Data Leakage in AI Workflows

A year ago, a developer on a team I was advising pasted a production database dump into Copilot Chat to ask why a query was slow. He got a helpful answer. He also sent several thousand records of customer PII to a third-party inference endpoint. Nothing was logged on our side. Nothing was flagged. He did not realize any of this had happened until I explained it to him.

Every AI workflow is a new data egress vector. Most organizations have not drawn the map. Here is how I think about it.

Five distinct leak paths

Training data leakage. If your vendor uses your prompts to train their next model, your data may resurface as someone else's completion. Most enterprise tiers now contractually exclude training use. Free and consumer tiers frequently do not. Read the terms you agreed to, not the marketing page.

Prompt-as-exfil. A user pastes sensitive data into a prompt. The data is now on the vendor's servers, regardless of whether the model trains on it. Retention periods in the contract matter here. "Thirty days of operational logs" is a very different posture from "never stored."

Secrets in prompts. API keys, passwords, connection strings. Developers paste them accidentally while debugging. Engineers include them in RAG corpora because nobody scanned the source docs. Once the secret is in someone else's logs, rotating it is your only defense, and you have to notice first.

Retrieval leakage across users. A RAG system pulls a document into context that the current user should not have access to. The model dutifully summarizes it. ACLs enforced at the UI layer but not at the retrieval layer are the classic failure mode.

Output leakage into downstream systems. The model writes a summary into a ticket that gets emailed to a vendor. Sensitive details were in the prompt, now they are in the summary, now they are in a third party's inbox. The data crossed a boundary and nobody logged it.

Reading vendor data use clauses

Three clauses matter more than the rest.

First, training use. "We do not train on your data" is the baseline. Make sure it is in the contract, not the FAQ.

Second, retention. How long is the raw prompt and completion stored? Where? Who at the vendor can see it? Thirty days is typical. Zero retention is available from most major vendors on enterprise tiers, sometimes at a premium. For regulated data, pay the premium.

Third, subprocessors. Many providers subcontract parts of the stack (hosting, moderation, evaluation). Your data goes to their subprocessors too. The list should be disclosed and updated. If it is not, that is a red flag.

Auditing patterns that work

You cannot secure what you cannot see. For every AI integration we run, the pipeline logs: the full prompt, the retrieved context identifiers (not the content, to avoid doubling the exposure), the model response, and the user. This lives in our own logging stack with the same retention policy as other sensitive logs. When a question comes up, forensic reconstruction is possible. When it does not, it mostly sits there.

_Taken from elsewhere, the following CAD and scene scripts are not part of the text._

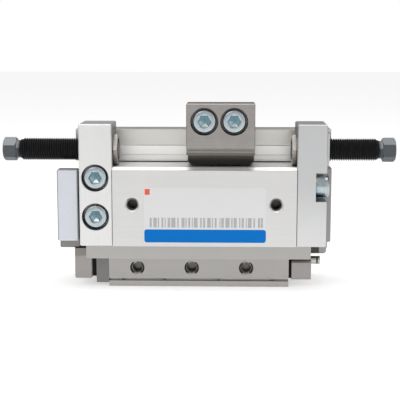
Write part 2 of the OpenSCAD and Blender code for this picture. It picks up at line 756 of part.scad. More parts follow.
module table() {
    lug_inset = 1;
    groove = 0.5;
    color("lightgray") difference() {
        union() {
            // lower flange
            prism_x([
                [-floor_front, 0], [leg_y + cut, 0], [leg_y + cut, floor_t], [-floor_front + 1.5, floor_t],
                [-floor_front + 1.5, floor_t - lip_relief_h], [-floor_front, floor_t - lip_relief_h]
            ], -block_x, block_x);
            // upright with its forward upper part
            prism_x([
                [leg_y, 0], [back_y - edge, 0], [back_y, edge], [back_y, leg_z - 2 * edge],
                [back_y - 2 * edge, leg_z], [leg_front_y, leg_z], [leg_front_y, top_z + strip_rise + 0.4],
                [leg_front_y + groove, top_z + strip_rise + 0.4], [leg_front_y + groove, top_z + strip_rise],
                [strip_y, top_z + strip_rise], [strip_y, over_z], [leg_y, over_z]
            ], leg_left_x, cover_x);
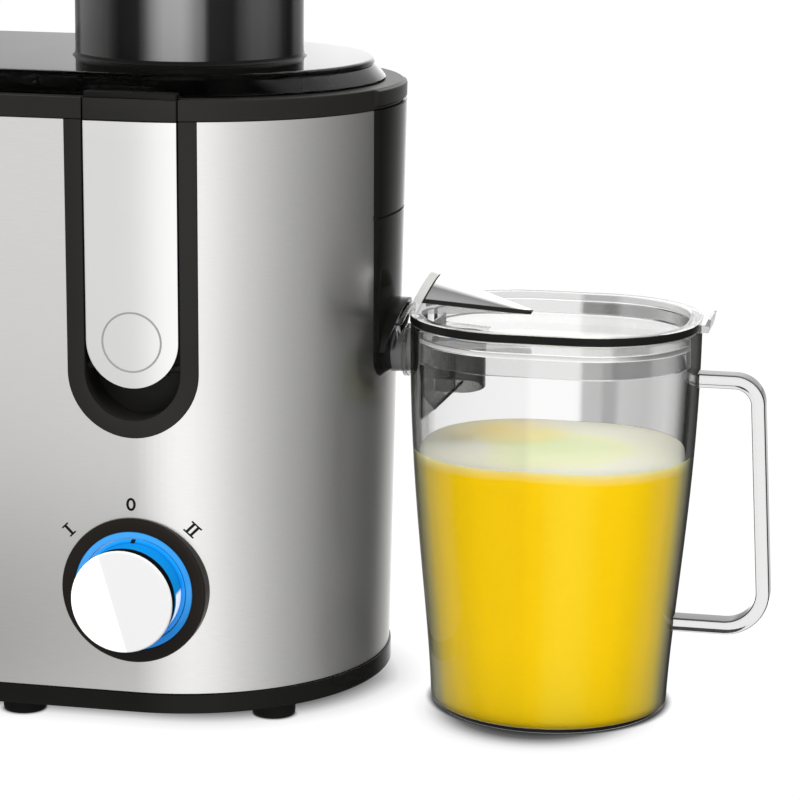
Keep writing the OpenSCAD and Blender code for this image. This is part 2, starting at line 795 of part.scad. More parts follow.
// Solid through a list of rings of ring_n points each, closed at both ends.
module loft(rings) {
    last = len(rings) - 1;
    polyhedron(
        points = [for (r = rings) each r],
        faces = concat(
            [[for (i = [0:ring_n - 1]) i]],
            [for (k = [0:last - 1], i = [0:ring_n - 1], half = [0, 1])
                let (j = (i + 1) % ring_n, lo = k * ring_n, hi = lo + ring_n)
                half == 0 ? [lo + i, hi + i, lo + j] : [lo + j, hi + i, hi + j]],
            [[for (i = [ring_n - 1:-1:0]) last * ring_n + i]]));
}

jug_levels = [0, 12, 26, 42, 60, 80, 104, 128, jug_h];

module jug() {
    floor_t = 3;
    color(c_clear) machine() translate([jug_x, 0, 0]) difference() {
        loft([for (z = jug_levels) jug_ring(z, 0)]);
        loft([for (z = concat([floor_t], [for (k = [1:len(jug_levels) - 2]) jug_levels[k]], [jug_h + 1]))
            jug_ring(z, jug_t)]);
        // slot for the spout
        translate([-70, 0, spout_z]) rotate([0, 90, 0]) cylinder(r = 10.4, h = 40, $fn = 48);
        translate([-70, -10.4, spout_z]) cube([40, 20.8, 30]);
    }
}

handle_top_z = 131.2;
handle_low_z = 31.3;
handle_x = 83.6;                         // outer face of the grip, from the jug's axis

handle_top_r = 11.5;
handle_low_r = 17;
handle_lean = 4.3;                        // how far the grip leans in at its top

module handle_outline(inset) {
    hull() {
        translate([20, handle_low_z + inset]) square([1, handle_top_z - handle_low_z - 2 * inset]);
        translate([handle_x - handle_lean - handle_top_r, handle_top_z - handle_top_r])
            circle(r = handle_top_r - inset, $fn = 64);
        translate([handle_x - handle_low_r, handle_low_z + handle_low_r])
            circle(r = handle_low_r - inset, $fn = 64);
    }
}

module jug_handle() {
    color(c_clear) machine() translate([jug_x, handle_w / 2, 0]) rotate([90, 0, 0]) linear_extrude(handle_w)
        difference() {
            handle_outline(0);
            handle_outline(handle_t);
            polygon([[0, 0], [jug_a(handle_low_z) - 0.6, 0], [jug_a(handle_low_z) - 0.6, handle_low_z],
                [jug_a(handle_top_z) - 0.6, handle_top_z], [jug_a(handle_top_z) - 0.6, 200], [0, 200]]);
        }
}

dish_z = 141.5;                          // underside of the jug lid's floor
skirt_z = 134.6;                         // lower edge of the jug lid's skirt

module froth_separator() {
    x0 = 96.4 - jug_x;
    t = 1.3;
    hw = 12;
    foot_hw = 10;
    low_z = 121;
    back_x = x0 + t + 10;
    top_z = dish_z - gap;
    color(c_smoke) machine() translate([jug_x, 0, 0]) {
        // plate across the jug behind the spout
        intersection() {
            translate([x0, -40, 113.5]) cube([t, 80, skirt_z - gap - 113.5]);
            loft([jug_ring(100, jug_t + 0.1), jug_ring(jug_h, jug_t + 0.1)]);
        }
        translate([x0, -hw, 130]) cube([t, 2 * hw, 147 - 130]);
        // chamber behind the plate
        difference() {
            union() {
                translate([x0 + t - 0.1, -hw, low_z]) cube([10.1, 2 * hw, top_z - low_z]);
                translate([back_x, 0, low_z]) scale([0.62, 1, 1]) cylinder(r = hw, h = top_z - low_z, $fn = 64);
            }
            translate([x0 + t, -hw + t, low_z - 1]) cube([10.1, 2 * (hw - t), 30]);
            translate([back_x, 0, low_z - 1]) scale([0.6, 1, 1]) cylinder(r = hw - t, h = 30, $fn = 64);
        }
        // foot that turns under the spout
        translate([0, foot_hw, 0]) rotate([90, 0, 0]) linear_extrude(2 * foot_hw)
            polygon([[x0 + 9, low_z + 0.2], [x0 + 7.4, low_z + 0.2], [x0 + 1, 114.9], [x0 - 4.8, 112.8],
                [x0 - 4.8, 111.4], [x0 + 1.4, 113.4]]);
    }
}

// ---------------------------------------------------------------- jug lid

lid_rim_z = jug_h + gap;
lid_rim_top_z = 150.9;
hood_r = 18.9;                           // radius of the hood at its mouth
hood_end_r = 3.6;
hood_x = 86 - jug_x;
hood_len = 46.4;
hood_z = 148;                            // height of the hood's axis

module jug_plan(inset, z0, z1) {
    loft([jug_ring_at(jug_h, inset, z0), jug_ring_at(jug_h, inset, z1)]);
}
function jug_ring_at(plan_z, inset, z) =
    [for (i = [0:ring_n - 1])
        ring_point(i, jug_a(plan_z) - inset, jug_b(plan_z) - inset, jug_c(plan_z) - inset, z)];

// Opening in the lid under the hood, where the spout stands in.
module hood_opening() {
    translate([0, 0, 100]) linear_extrude(100)
        polygon([[-70, -15.2], [-50, -15.2], [-26, -6.5], [-26, 6.5], [-50, 15.2], [-70, 15.2]]);
}

// Rim, inner wall and sunk floor of the lid, with a tab by the handle.
module jug_lid() {
    wall = jug_t + 0.6;
    t = 1.5;
    color(c_smoke) machine() translate([jug_x, 0, 0]) {
        difference() {
            union() {
                jug_plan(-0.25, lid_rim_z, lid_rim_top_z);
                jug_plan(wall, dish_z, lid_rim_z + 0.1);
            }
            jug_plan(wall + t, dish_z + t, lid_rim_top_z + 1);
            hood_opening();
        }
        translate([jug_rim_a - 2, -10, lid_rim_z]) cube([6.8, 20, lid_rim_top_z - lid_rim_z]);
        translate([jug_rim_a + 3.6, -10, lid_rim_top_z - 1]) cube([1.2, 20, 3.2]);
    }
}

// Wall below the lid's floor that centres it in the jug.
module jug_lid_skirt() {
    wall = jug_t + 0.6;
    color(c_smoke) machine() translate([jug_x, 0, 0]) difference() {
        jug_plan(wall, skirt_z, dish_z);
        jug_plan(wall + 1.5, skirt_z - 1, dish_z + 1);
        hood_opening();
    }
}

// Cone that lies along the lid over the spout, open at its wide mouth.
module hood_cone() {
    wall = 1.5;
    inner_end_r = hood_end_r - wall + wall * (hood_r - hood_end_r) / hood_len;
    translate([hood_x, 0, hood_z]) rotate([0, 90, 0]) rotate_extrude($fn = 96)
        polygon([[hood_r - wall, 0], [hood_r, 0], [hood_end_r, hood_len], [0, hood_len],
            [0, hood_len - wall], [inner_end_r, hood_len - wall]]);
}

module jug_hood() {
    color(c_smoke) machine() translate([jug_x, 0, 0]) difference() {
        hood_cone();
        translate([-80, -40, 100]) cube([80, 80, lid_rim_top_z + 0.05 - 100]);
        // slanted mouth
        translate([0, far / 2, 0]) rotate([90, 0, 0]) linear_extrude(far)
            polygon([[hood_x - 5, 146], [hood_x, 146], [hood_x + 8, 164.4], [hood_x + 8, 180],
                [hood_x - 5, 180]]);
    }
}

base_tray();
rubber_feet();
base_screws();
inner_housing();
steel_wrap();
collar();
front_latch_guide();
rear_latch_guide();
front_latch_pin();
rear_latch_pin();
spout_panel();
dial_bezel();
light_ring();
rotary_switch();
control_board();
lid_switch();
cord_inlet();
lower_bracket();
upper_bracket();
stator();
stator_windings();
carbon_brushes();
motor_dampers();
juice_bowl();
bowl_seal();
juice_spout();
spout_ring();
spout_visor();
motor_shaft();
rotor_core();
commutator();
cooling_fan();
drive_coupling();
filter_basket();
basket_rim();
grater_disc();
dial_knob();
dial_face();
dial_flange();
front_latch_arm();
front_latch_plate();
rear_latch_arm();
rear_latch_plate();
lid();
lid_skirt();
lid_ring();
feed_chute();
pusher();
pusher_cap();
pulp_bin();
jug();
jug_handle();
froth_separator();
jug_lid();
jug_lid_skirt();
jug_hood();
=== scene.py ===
import math

import bmesh
import bpy
from mathutils import Euler, Matrix, Vector


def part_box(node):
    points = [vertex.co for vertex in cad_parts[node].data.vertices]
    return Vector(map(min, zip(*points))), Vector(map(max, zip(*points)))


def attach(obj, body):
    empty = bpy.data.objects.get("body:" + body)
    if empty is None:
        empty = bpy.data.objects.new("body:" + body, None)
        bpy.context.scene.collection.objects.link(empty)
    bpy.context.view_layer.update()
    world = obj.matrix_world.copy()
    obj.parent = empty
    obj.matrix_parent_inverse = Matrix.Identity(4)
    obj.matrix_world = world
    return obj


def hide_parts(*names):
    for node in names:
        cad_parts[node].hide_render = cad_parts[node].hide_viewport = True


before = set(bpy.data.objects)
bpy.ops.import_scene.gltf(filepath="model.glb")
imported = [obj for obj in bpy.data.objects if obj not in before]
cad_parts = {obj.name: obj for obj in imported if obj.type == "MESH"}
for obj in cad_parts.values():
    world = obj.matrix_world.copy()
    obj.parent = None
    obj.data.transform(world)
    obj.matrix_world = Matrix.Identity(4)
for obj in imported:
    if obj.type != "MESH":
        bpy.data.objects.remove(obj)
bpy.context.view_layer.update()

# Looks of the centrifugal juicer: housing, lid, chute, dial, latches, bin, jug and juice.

# ------------------------------------------------------------------ sizes
# Millimetres from the motor's axis: +X to the jug, -Y to the dial, +Z up from the table.

MM = 0.001
MERGE = 0.002 * MM        # points this close become one
FAR_ABOVE = 300           # higher than everything that is cut
shaft_low, shaft_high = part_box("motor_shaft")
AXIS = Vector(((shaft_low.x + shaft_high.x) / 2, (shaft_low.y + shaft_high.y) / 2, 0))

ARC_STEPS = 96            # steps in a half turn of the housing
HOUSING_R = 77.45
HOUSING_DRAFT = 0.0157
HOUSING_LEFT = -76
NEARLY_STRAIGHT = 1.55    # half a corner's angle in radians, above which it isn't rounded
STEEL_Z0, STEEL_Z1 = 15.7, 227.4
COLLAR_Z0, COLLAR_Z1 = 227.6, 235.2
LATCH_HW = 16.9
LATCH_PIN = (74.9, 138)
LATCH_END_Z = 147.6
LATCH_TOP_Z = 227.1
GUIDE_HW = 24.0
GUIDE_INNER_HW = 17.5
GUIDE_END_Z = 136.2
RECESS_TOP = 141.6
DIAL_Z = 55.1
KNOB_FACE = 95.1
LID_Z0, LID_UNDER, LID_Z1 = 235.5, 240.9, 243.2
CHUTE_R = 43
CHUTE_TOP = 352
BIN_X = -110
SPOUT_Z = 134
PANEL_LOW, PANEL_SEAM = 126, 187
JUG_X = 142
JUG_RIM_Z = 147.4
JUG_LID_Z = 150.9
JUG_WALL = 2.4
JUICE_Z = 100
JUG_BASE_R, JUG_A, JUG_B, JUG_C = 45.2, 54.1, 46.4, 41.6


def at(x, y, z):
    """A point given from the motor's axis in millimetres, in the frame's metres."""
    return AXIS + Vector((x, y, z)) * MM


def rad(z):
    """Radius of the housing at height z."""
    return HOUSING_R + (z - STEEL_Z0) * HOUSING_DRAFT


# ------------------------------------------------------------------ mesh helpers

def arc(cx, cy, r, start, end, steps):
    """Points along an arc, both ends included."""
    angles = [math.radians(start + (end - start) * i / steps) for i in range(steps + 1)]
    return [(cx + r * math.cos(a), cy + r * math.sin(a)) for a in angles]


def circle(cx, cy, r, steps):
    """Points round a whole circle."""
    return arc(cx, cy, r, 0, 360, steps)[:-1]


def fillet(corners, radius, steps=4):
    """A closed outline with its corners rounded, by one radius or by one for each corner."""
    radii = radius if isinstance(radius, (list, tuple)) else [radius] * len(corners)
    out = []
    for i, corner in enumerate(corners):
        here = Vector(corner)
        back = Vector(corners[i - 1]) - here
        forward = Vector(corners[(i + 1) % len(corners)]) - here
        half = back.angle(forward) / 2
        if radii[i] <= 0 or half > NEARLY_STRAIGHT:
            out.append(tuple(here))
            continue
        reach = min(radii[i] / math.tan(half), back.length * 0.48, forward.length * 0.48)
        first, last = here + back.normalized() * reach, here + forward.normalized() * reach
        for k in range(steps + 1):
            t = k / steps
            out.append(tuple((1 - t) ** 2 * first + 2 * t * (1 - t) * here + t * t * last))
    return out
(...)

DLP at the egress helps too. Our web proxy flags requests to known AI inference endpoints that contain patterns matching API keys, credit-card numbers, or social security numbers. It is noisy. It has also caught things I am glad we caught.

Isolated inference environments

For the data where the risk is real and the regulatory exposure is high, the answer is to keep inference inside your perimeter. We run a small Llama deployment on vLLM inside a VPC with no internet egress for exactly this class of workload. Quality is not as good as Claude. Quality also does not have to be frontier quality to beat the alternative of "we cannot touch this data with AI at all."

The organizational piece

None of this works without policy. Ours is short. Two paragraphs that say what data classes go where, what the sanctioned tools are, and what happens if you send customer data to a consumer AI endpoint. The point of the policy is not to punish. It is to give people a clear enough rule that they can self-correct before they paste.

Then you pair that with sanctioned alternatives that are actually good. If your enterprise AI tool is worse than ChatGPT, your policy is a piece of paper.